Dataset section
◆ ◆ ◆

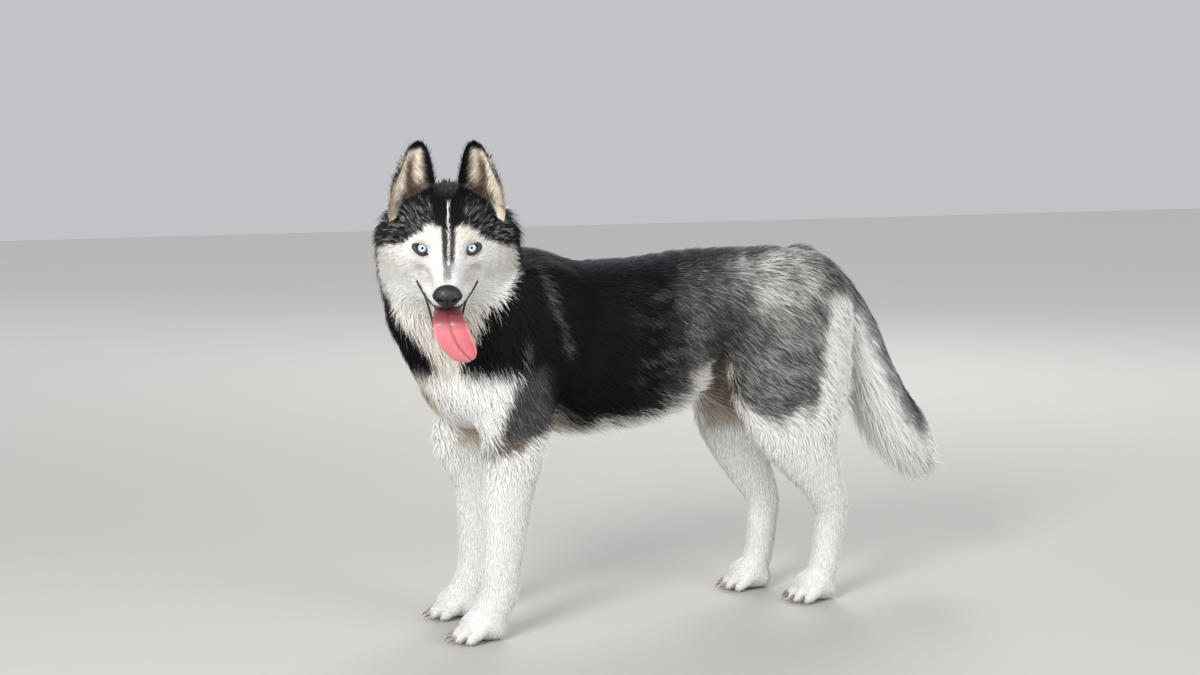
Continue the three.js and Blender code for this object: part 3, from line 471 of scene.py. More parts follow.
def face_colour(h, p):
    """Markings of the head with some painted shade, laid out as it is seen from in front: across it and up
    it.
    """
    across = h[:, 0] - 1.0
    side = np.abs(across) + 2.5 * wobble(p, 34, 4.0)
    up = h @ RISE + 2.5 * wobble(p, 30, 1.0)
    colour = np.repeat(WHITE[None], len(h), 0)
    temples = band(up, -10, 12, 20) * step(50, 80, side)
    colour = blend(colour, CREAM, 0.55 * step(-60, -120, up) + 0.3 * temples)
    colour = blend(colour, CREAM, 0.45 * band(side, 22, 12, 10) * band(up, 22, 16, 10))
    edge = np.interp(side, [0, 9, 18, 30, 42, 56, 75, 97, 120], [16, 26, 31, 28, 18, 8, 4, 3, -4])
    cap = step(-3, 5, up - edge)
    ray = np.arctan2(up + 10, side) * 60
    streaks = 0.5 + 0.5 * np.sin(ray + 2 * wobble(p, 40, 7.0)) * wobble(p, 22, 3.0)
    pale = 0.8 * step(0.45, 0.85, streaks) * band(side, 55, 26, 22) * (1 - step(52, 76, up))
    grizzle = blend(np.repeat(BLACK[None] * 1.2, len(h), 0), PALE * 0.8, pale)
    grizzle = blend(grizzle, BLACK, np.maximum(step(60, 80, up), 1 - step(14, 32, side)))
    colour = blend(colour, grizzle, cap)
    # Painted shade in the groove beside the muzzle, running down from the inner eye corner towards the mouth
    muzzle_side_shade = band(side - 0.35 * (up + 28), 36, 3, 10) * band(up, -28, 16, 16)
    colour = blend(colour, CREAM * 0.62, 0.5 * muzzle_side_shade)
    stripe = band(across, 1, 7.2 + 0.05 * np.clip(up, 0, 60), 2.5) * step(-36, -14, up)
    colour = blend(colour, BLACK, stripe * 0.95)
    colour = blend(colour, GREY, band(across, -1, 3.5, 4) * band(up, -33, 8, 10) * 0.7)
    colour = blend(colour, WHITE, band(across, 1, 0.5, 1.3) * band(up, 17, 40, 6) * 0.95)
    # Painted shade at each eye's inner corner
    for side_of in (-1, 1):
        socket = (h - [side_of * 22, -8, -9]) / [9, 14, 6]
        colour = blend(colour, GREY * 0.7, 0.6 * (1 - step(0.4, 1.2, np.linalg.norm(socket, axis=1))))
    rim = np.interp(up, [-200, -165, -146, -113, -93, -70, -38, 7, 30], [24, 20, 22, 46, 62, 83, 98, 97, 99])
    rim *= 1 + 0.16 * step(-70, -100, up) * np.sign(-across)
    behind = np.maximum(step(-5, 6, side - rim), step(62, 74, h[:, 1] - 0.10 * side))
    return blend(colour, BLACK, behind)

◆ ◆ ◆

Task instructions
Write out the entire listing exactly.

Written solution
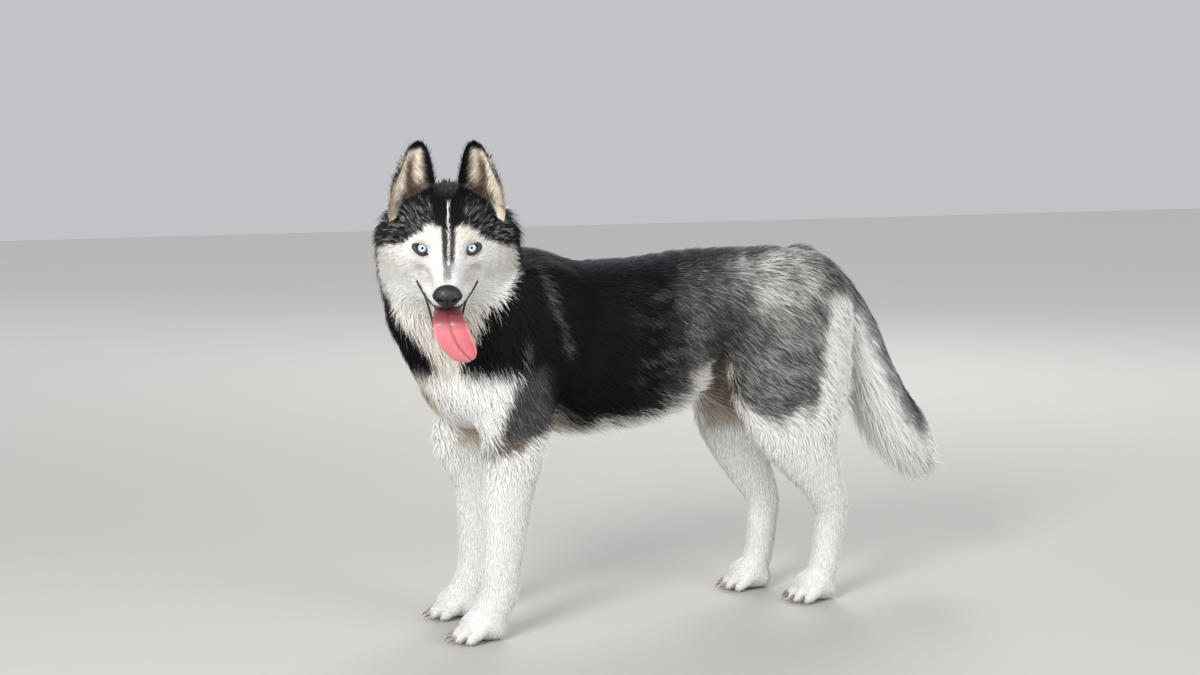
Continue the three.js and Blender code for this object: part 3, from line 471 of scene.py. More parts follow.
def face_colour(h, p):
    """Markings of the head with some painted shade, laid out as it is seen from in front: across it and up
    it.
    """
    across = h[:, 0] - 1.0
    side = np.abs(across) + 2.5 * wobble(p, 34, 4.0)
    up = h @ RISE + 2.5 * wobble(p, 30, 1.0)
    colour = np.repeat(WHITE[None], len(h), 0)
    temples = band(up, -10, 12, 20) * step(50, 80, side)
    colour = blend(colour, CREAM, 0.55 * step(-60, -120, up) + 0.3 * temples)
    colour = blend(colour, CREAM, 0.45 * band(side, 22, 12, 10) * band(up, 22, 16, 10))
    edge = np.interp(side, [0, 9, 18, 30, 42, 56, 75, 97, 120], [16, 26, 31, 28, 18, 8, 4, 3, -4])
    cap = step(-3, 5, up - edge)
    ray = np.arctan2(up + 10, side) * 60
    streaks = 0.5 + 0.5 * np.sin(ray + 2 * wobble(p, 40, 7.0)) * wobble(p, 22, 3.0)
    pale = 0.8 * step(0.45, 0.85, streaks) * band(side, 55, 26, 22) * (1 - step(52, 76, up))
    grizzle = blend(np.repeat(BLACK[None] * 1.2, len(h), 0), PALE * 0.8, pale)
    grizzle = blend(grizzle, BLACK, np.maximum(step(60, 80, up), 1 - step(14, 32, side)))
    colour = blend(colour, grizzle, cap)
    # Painted shade in the groove beside the muzzle, running down from the inner eye corner towards the mouth
    muzzle_side_shade = band(side - 0.35 * (up + 28), 36, 3, 10) * band(up, -28, 16, 16)
    colour = blend(colour, CREAM * 0.62, 0.5 * muzzle_side_shade)
    stripe = band(across, 1, 7.2 + 0.05 * np.clip(up, 0, 60), 2.5) * step(-36, -14, up)
    colour = blend(colour, BLACK, stripe * 0.95)
    colour = blend(colour, GREY, band(across, -1, 3.5, 4) * band(up, -33, 8, 10) * 0.7)
    colour = blend(colour, WHITE, band(across, 1, 0.5, 1.3) * band(up, 17, 40, 6) * 0.95)
    # Painted shade at each eye's inner corner
    for side_of in (-1, 1):
        socket = (h - [side_of * 22, -8, -9]) / [9, 14, 6]
        colour = blend(colour, GREY * 0.7, 0.6 * (1 - step(0.4, 1.2, np.linalg.norm(socket, axis=1))))
    rim = np.interp(up, [-200, -165, -146, -113, -93, -70, -38, 7, 30], [24, 20, 22, 46, 62, 83, 98, 97, 99])
    rim *= 1 + 0.16 * step(-70, -100, up) * np.sign(-across)
    behind = np.maximum(step(-5, 6, side - rim), step(62, 74, h[:, 1] - 0.10 * side))
    return blend(colour, BLACK, behind)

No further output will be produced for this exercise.